## PROBLEM REQUIREMENTS
Whenever a line below holds the word "rigid", copy that line.

Collected data entries
########################################

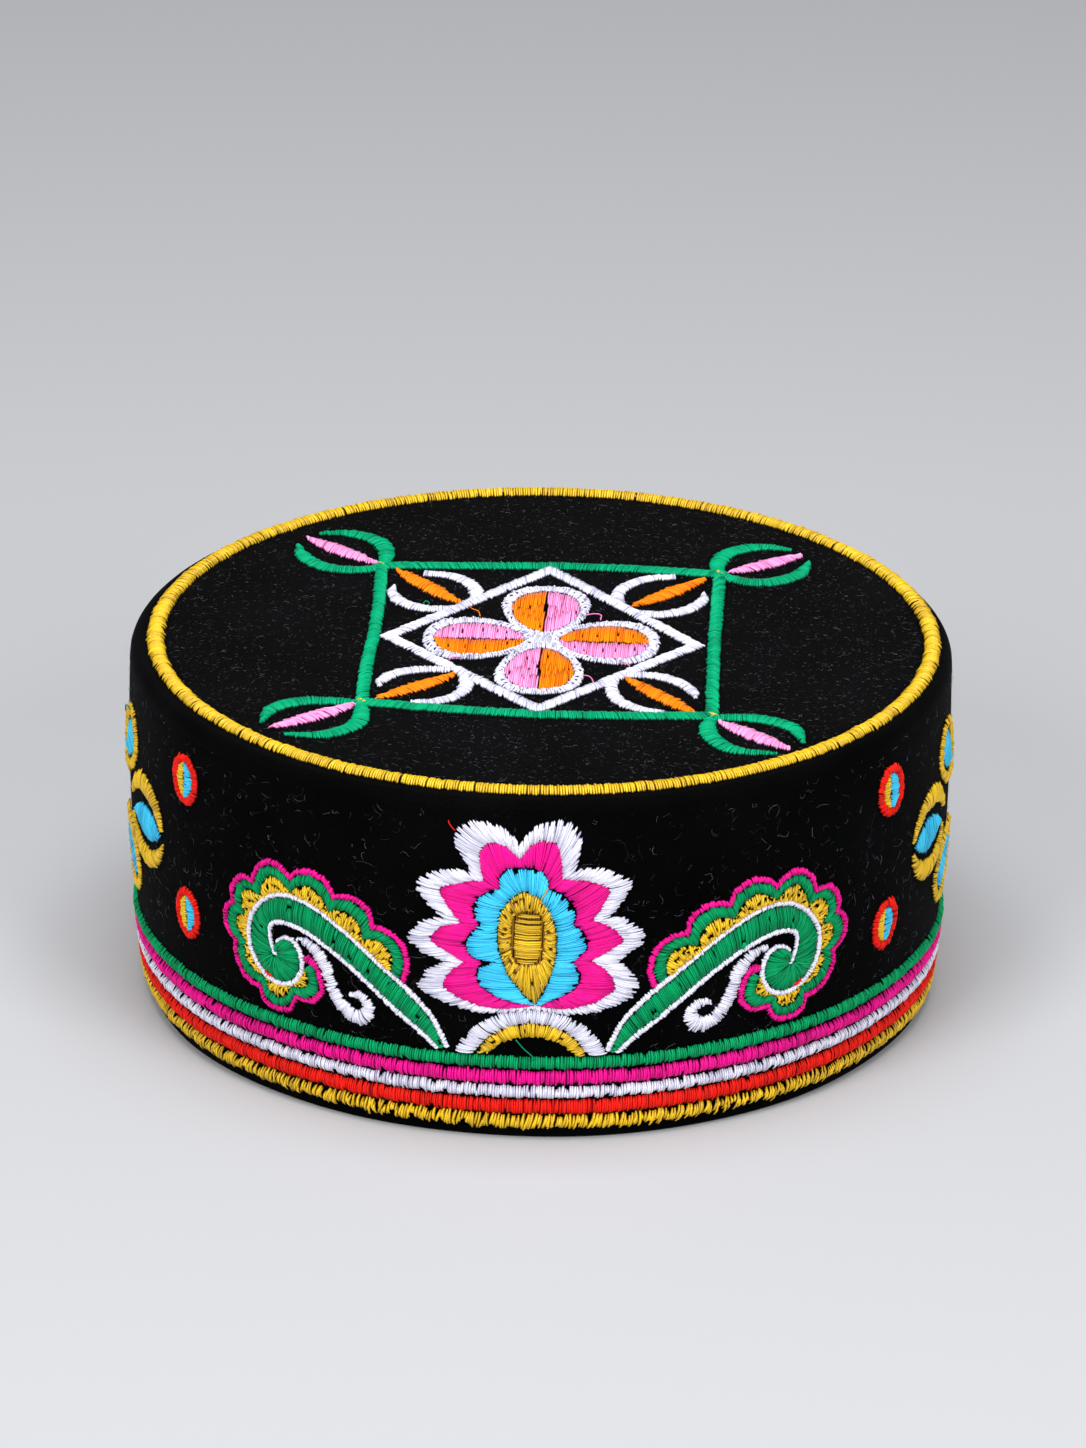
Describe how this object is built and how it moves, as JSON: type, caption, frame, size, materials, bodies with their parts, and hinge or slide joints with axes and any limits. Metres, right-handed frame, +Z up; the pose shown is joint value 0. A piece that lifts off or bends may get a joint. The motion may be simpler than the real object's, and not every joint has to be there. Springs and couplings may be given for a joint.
{
  "type": "topi cap",
  "caption": "Round stiff pillbox cap in black velvet, open below, with striped hem and floral satin-stitch embroidery on its band and flat crown.",
  "frame": {"origin": "middle of the circle that the hem stands on, at the hem's underside", "axes": "+Z up through the crown, -Y towards the front, where the lotus is, +X to the wearer's left"},
  "size_m": [0.1954, 0.1948, 0.0862],
  "materials": {
    "velvet": "matte cotton velvet, short pile",
    "thread_white": "glossy rayon embroidery thread",
    "thread_gold": "glossy rayon embroidery thread",
    "thread_red": "glossy rayon embroidery thread",
    "thread_magenta": "glossy rayon embroidery thread",
    "thread_green": "glossy rayon embroidery thread",
    "thread_jade": "glossy rayon embroidery thread",
    "thread_blue": "glossy rayon embroidery thread",
    "thread_orange": "glossy rayon embroidery thread",
    "thread_pink": "glossy rayon embroidery thread"
  },
  "bodies": {
    "root": {"crown_panel": "velvet", "side_band": "velvet", "crown_edge_ring": "thread_gold", "stripe_gold": "thread_gold", "stripe_red": "thread_red", "stripe_white": "thread_white", "stripe_magenta": "thread_magenta", "stripe_green": "thread_green", "lotus_white_front": "thread_white", "lotus_white_back": "thread_white", "lotus_pink_front": "thread_magenta", "lotus_pink_back": "thread_magenta", "lotus_blue_front": "thread_blue", "lotus_blue_back": "thread_blue", "lotus_seed_front": "thread_gold", "lotus_seed_back": "thread_gold", "arch_white_front": "thread_white", "arch_white_back": "thread_white", "arch_gold_front": "thread_gold", "arch_gold_back": "thread_gold", "scroll_horn_left_front": "thread_green", "scroll_horn_left_back": "thread_green", "scroll_horn_right_front": "thread_green", "scroll_horn_right_back": "thread_green", "scroll_border_left_front": "thread_magenta", "scroll_border_left_back": "thread_magenta", "scroll_border_right_front": "thread_magenta", "scroll_border_right_back": "thread_magenta", "scroll_fill_left_front": "thread_gold", "scroll_fill_left_back": "thread_gold", "scroll_fill_right_front": "thread_gold", "scroll_fill_right_back": "thread_gold", "scroll_tendril_left_front": "thread_white", "scroll_tendril_left_back": "thread_white", "scroll_tendril_right_front": "thread_white", "scroll_tendril_right_back": "thread_white", "oval_upper_left_front": "thread_red", "oval_upper_left_back": "thread_red", "oval_upper_right_front": "thread_red", "oval_upper_right_back": "thread_red", "oval_lower_left_front": "thread_red", "oval_lower_left_back": "thread_red", "oval_lower_right_front": "thread_red", "oval_lower_right_back": "thread_red", "side_flower_left": "thread_gold", "side_flower_right": "thread_gold", "crown_frame": "thread_jade", "crown_diamond": "thread_white", "flower_petal_up": "thread_pink", "flower_petal_down": "thread_pink", "flower_petal_left": "thread_orange", "flower_petal_right": "thread_orange", "inner_leaf_back_left": "thread_white", "inner_leaf_back_right": "thread_white", "inner_leaf_front_left": "thread_white", "inner_leaf_front_right": "thread_white", "outer_leaf_back_left": "thread_jade", "outer_leaf_back_right": "thread_jade", "outer_leaf_front_left": "thread_jade", "outer_leaf_front_right": "thread_jade"}
  },
  "joints": []
}
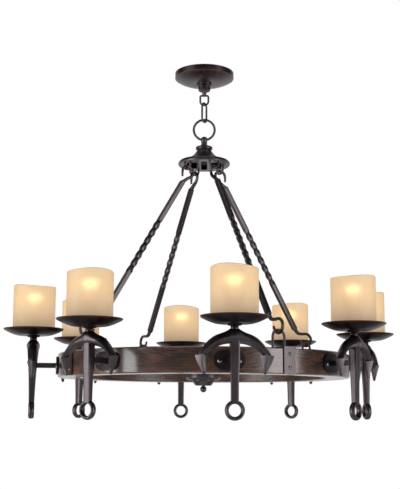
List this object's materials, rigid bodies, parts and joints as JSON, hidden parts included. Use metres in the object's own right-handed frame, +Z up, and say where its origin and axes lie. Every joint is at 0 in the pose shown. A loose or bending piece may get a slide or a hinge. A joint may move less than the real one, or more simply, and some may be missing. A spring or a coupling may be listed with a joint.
{
  "type": "chandelier",
  "caption": "Wooden wagon wheel hung by twisted iron rods from a bell-shaped crown, with amber glass lights on anchor-shaped castings around the rim.",
  "frame": {"origin": "middle of the crossbar's two screw slots, on the ceiling plane", "axes": "+Z up, out of the ceiling face; the four rods hang along +X, +Y, -X and -Y, and the eight lights stand between them"},
  "size_m": [0.9202, 0.9202, 0.8895],
  "materials": {
    "aged_iron": "dark bronze-black, rubbed to red-brown on the edges",
    "plated_steel": "dull zinc plate",
    "dark_wood": "dark brown stain under satin varnish",
    "amber_glass": "translucent cream-amber glass, lit from inside",
    "lamp_glass": "frosted lamp",
    "lampholder": "cream moulding"
  },
  "bodies": {
    "ceiling_mount": {"mounting_crossbar": "plated_steel", "canopy_stem": "plated_steel", "stem_locknut": "plated_steel", "canopy_loop": "aged_iron"},
    "canopy_cover": {"ceiling_canopy": "aged_iron", "canopy_collar": "aged_iron"},
    "link": {"chain_link": "aged_iron"},
    "ring": {"suspension_ring": "aged_iron"},
    "lamp_1": {"bulb_1": "lamp_glass"},
    "lamp_2": {"bulb_2": "lamp_glass"},
    "lamp_3": {"bulb_3": "lamp_glass"},
    "lamp_4": {"bulb_4": "lamp_glass"},
    "lamp_5": {"bulb_5": "lamp_glass"},
    "lamp_6": {"bulb_6": "lamp_glass"},
    "lamp_7": {"bulb_7": "lamp_glass"},
    "lamp_8": {"bulb_8": "lamp_glass"},
    "wheel_frame": {"crown_eye": "aged_iron", "crown_bell": "aged_iron", "crown_loops": "aged_iron", "rim_straps": "aged_iron", "rim_loops": "aged_iron", "strap_rivets": "aged_iron", "arm_plates": "aged_iron", "arm_plate_screws": "aged_iron", "arm_tubes": "aged_iron", "hub_body": "aged_iron", "hub_cap": "aged_iron", "hub_finial": "aged_iron", "drip_pans": "aged_iron", "hanger_rod_1": "aged_iron", "hanger_rod_2": "aged_iron", "hanger_rod_3": "aged_iron", "hanger_rod_4": "aged_iron", "anchor_1": "aged_iron", "anchor_2": "aged_iron", "anchor_3": "aged_iron", "anchor_4": "aged_iron", "anchor_5": "aged_iron", "anchor_6": "aged_iron", "anchor_7": "aged_iron", "anchor_8": "aged_iron", "crown_nut": "plated_steel", "socket_rings": "plated_steel", "socket_nipples": "plated_steel", "crown_plate": "plated_steel", "rim_felloe_1": "dark_wood", "rim_felloe_2": "dark_wood", "rim_felloe_3": "dark_wood", "rim_felloe_4": "dark_wood", "glass_shade_1": "amber_glass", "glass_shade_2": "amber_glass", "glass_shade_3": "amber_glass", "glass_shade_4": "amber_glass", "glass_shade_5": "amber_glass", "glass_shade_6": "amber_glass", "glass_shade_7": "amber_glass", "glass_shade_8": "amber_glass", "lampholders": "lampholder"}
  },
  "joints": [
    {"name": "canopy_drop", "type": "slide", "parent": "ceiling_mount", "child": "canopy_cover", "axis": [0, 0, -1], "range_m": [0, 0.02]},
    {"name": "link_swing", "type": "hinge", "parent": "ceiling_mount", "child": "link", "pos_m": [0, 0, -0.0855], "axis": [0.8536, -0.521, 0], "range_deg": [-25, 25]},
    {"name": "ring_swing", "type": "hinge", "parent": "link", "child": "ring", "pos_m": [0, 0, -0.1308], "axis": [0.9018, 0.4321, 0], "range_deg": [-25, 25]},
    {"name": "wheel_swing", "type": "hinge", "parent": "ring", "child": "wheel_frame", "pos_m": [0, 0, -0.179], "axis": [0.8536, -0.521, 0], "range_deg": [-20, 20]},
    {"name": "lamp_1_lift", "type": "slide", "parent": "wheel_frame", "child": "lamp_1", "axis": [0, 0, 1], "range_m": [0, 0.1]},
    {"name": "lamp_2_lift", "type": "slide", "parent": "wheel_frame", "child": "lamp_2", "axis": [0, 0, 1], "range_m": [0, 0.1]},
    {"name": "lamp_3_lift", "type": "slide", "parent": "wheel_frame", "child": "lamp_3", "axis": [0, 0, 1], "range_m": [0, 0.1]},
    {"name": "lamp_4_lift", "type": "slide", "parent": "wheel_frame", "child": "lamp_4", "axis": [0, 0, 1], "range_m": [0, 0.1]},
    {"name": "lamp_5_lift", "type": "slide", "parent": "wheel_frame", "child": "lamp_5", "axis": [0, 0, 1], "range_m": [0, 0.1]},
    {"name": "lamp_6_lift", "type": "slide", "parent": "wheel_frame", "child": "lamp_6", "axis": [0, 0, 1], "range_m": [0, 0.1]},
    {"name": "lamp_7_lift", "type": "slide", "parent": "wheel_frame", "child": "lamp_7", "axis": [0, 0, 1], "range_m": [0, 0.1]},
    {"name": "lamp_8_lift", "type": "slide", "parent": "wheel_frame", "child": "lamp_8", "axis": [0, 0, 1], "range_m": [0, 0.1]}
  ]
}
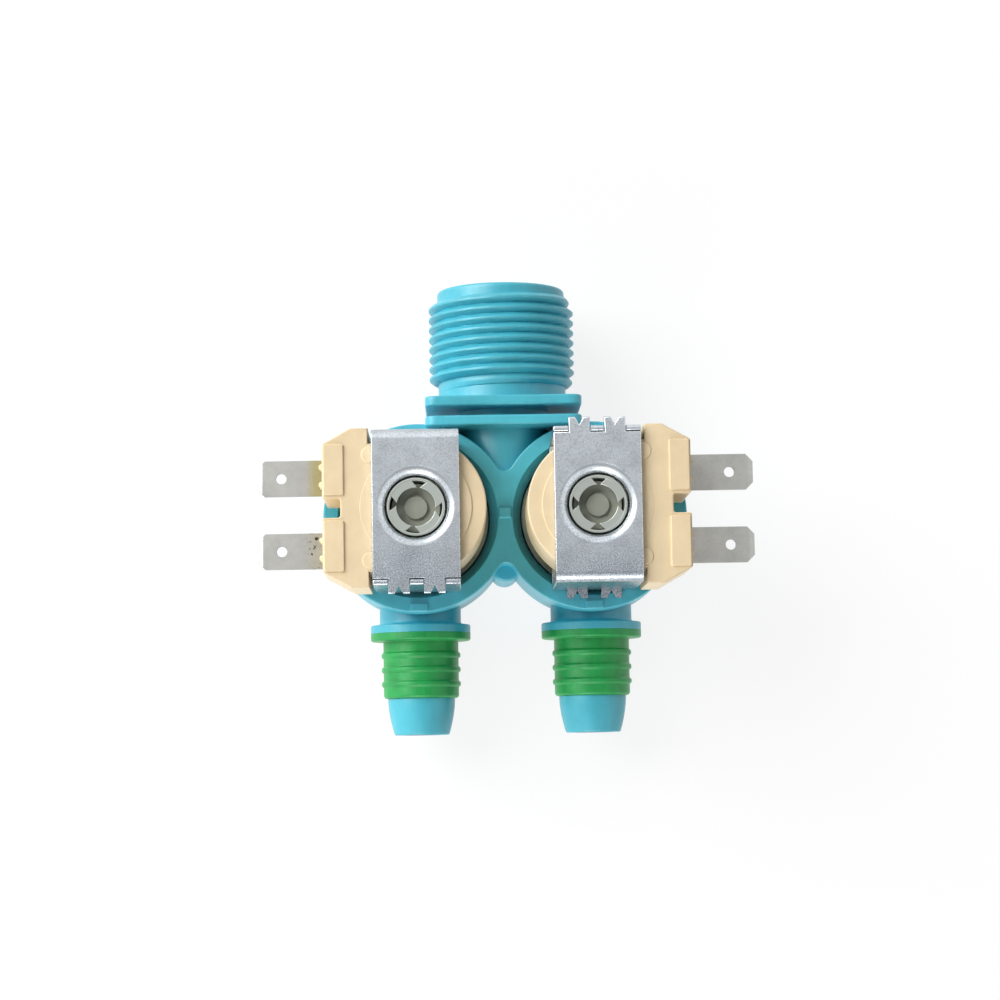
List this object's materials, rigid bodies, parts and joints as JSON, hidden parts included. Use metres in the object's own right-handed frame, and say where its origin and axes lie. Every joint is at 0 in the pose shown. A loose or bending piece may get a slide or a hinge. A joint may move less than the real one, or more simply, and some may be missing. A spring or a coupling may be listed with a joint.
{
  "type": "washing machine inlet valve",
  "caption": "Electric water inlet valve: threaded inlet with bracket plates, solenoid coils with blade terminals, and ribbed hose outlets.",
  "frame": {"origin": "under the middle of the whole part, on the plane that the chambers' undersides rest on", "axes": "+X across the two solenoids to the right blades, +Y out of the threaded inlet, +Z out of the solenoids"},
  "size_m": [0.087, 0.0808, 0.0465],
  "materials": {
    "cyan_body": "satin moulded polyamide",
    "strainer_plastic": "moulded",
    "black_rubber": "matte",
    "green_sleeve": "soft satin",
    "white_plastic": "moulded",
    "grey_plastic": "moulded",
    "plunger_steel": "turned",
    "spring_steel": "drawn wire",
    "zinc_steel": "dull zinc plate",
    "bush_steel": "zinc plate",
    "cream_resin": "satin moulded resin",
    "bobbin_plastic": "moulded",
    "copper_winding": "enamelled wire",
    "tinned_brass": "dull tin plate"
  },
  "bodies": {
    "valve": {"valve_body": "cyan_body", "inlet_strainer": "strainer_plastic", "flow_washer": "black_rubber", "outlet_sleeve_left": "green_sleeve", "diaphragm_left": "black_rubber", "armature_guide_left": "grey_plastic", "plunger_spring_left": "spring_steel", "yoke_front_left": "zinc_steel", "yoke_back_left": "zinc_steel", "bush_front_left": "bush_steel", "bush_back_left": "bush_steel", "coil_case_left": "cream_resin", "coil_bobbin_left": "bobbin_plastic", "coil_winding_left": "copper_winding", "terminal_1_left": "tinned_brass", "terminal_2_left": "tinned_brass", "outlet_sleeve_right": "green_sleeve", "diaphragm_right": "black_rubber", "armature_guide_right": "grey_plastic", "plunger_spring_right": "spring_steel", "yoke_front_right": "zinc_steel", "yoke_back_right": "zinc_steel", "bush_front_right": "bush_steel", "bush_back_right": "bush_steel", "coil_case_right": "cream_resin", "coil_bobbin_right": "bobbin_plastic", "coil_winding_right": "copper_winding", "terminal_1_right": "tinned_brass", "terminal_2_right": "tinned_brass"},
    "plunger_left": {"plunger_left": "plunger_steel", "plunger_seal_left": "black_rubber"},
    "poppet_left": {"poppet_left": "white_plastic"},
    "plunger_right": {"plunger_right": "plunger_steel", "plunger_seal_right": "black_rubber"},
    "poppet_right": {"poppet_right": "white_plastic"}
  },
  "joints": [
    {"name": "plunger_slide_left", "type": "slide", "parent": "valve", "child": "plunger_left", "axis": [0, 0, 1], "range_m": [0, 0.0025], "stiffness_N_per_m": 60, "springref_m": -0.004, "deforming": ["plunger_spring_left"]},
    {"name": "poppet_slide_left", "type": "slide", "parent": "valve", "child": "poppet_left", "axis": [0, 0, 1], "range_m": [0, 0.0019], "deforming": ["diaphragm_left"]},
    {"name": "plunger_slide_right", "type": "slide", "parent": "valve", "child": "plunger_right", "axis": [0, 0, 1], "range_m": [0, 0.0025], "stiffness_N_per_m": 60, "springref_m": -0.004, "deforming": ["plunger_spring_right"]},
    {"name": "poppet_slide_right", "type": "slide", "parent": "valve", "child": "poppet_right", "axis": [0, 0, 1], "range_m": [0, 0.0019], "deforming": ["diaphragm_right"]}
  ],
  "couplings": [
    {"joint": "poppet_slide_left", "follows": "plunger_slide_left", "ratio": 0.76},
    {"joint": "poppet_slide_right", "follows": "plunger_slide_right", "ratio": 0.76}
  ]
}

########################################

## ANSWER FOR THE TASK
List this object's materials, rigid bodies, parts and joints as JSON, hidden parts included. Use metres in the object's own right-handed frame, +Z up, and say where its origin and axes lie. Every joint is at 0 in the pose shown. A loose or bending piece may get a slide or a hinge. A joint may move less than the real one, or more simply, and some may be missing. A spring or a coupling may be listed with a joint.
List this object's materials, rigid bodies, parts and joints as JSON, hidden parts included. Use metres in the object's own right-handed frame, and say where its origin and axes lie. Every joint is at 0 in the pose shown. A loose or bending piece may get a slide or a hinge. A joint may move less than the real one, or more simply, and some may be missing. A spring or a coupling may be listed with a joint.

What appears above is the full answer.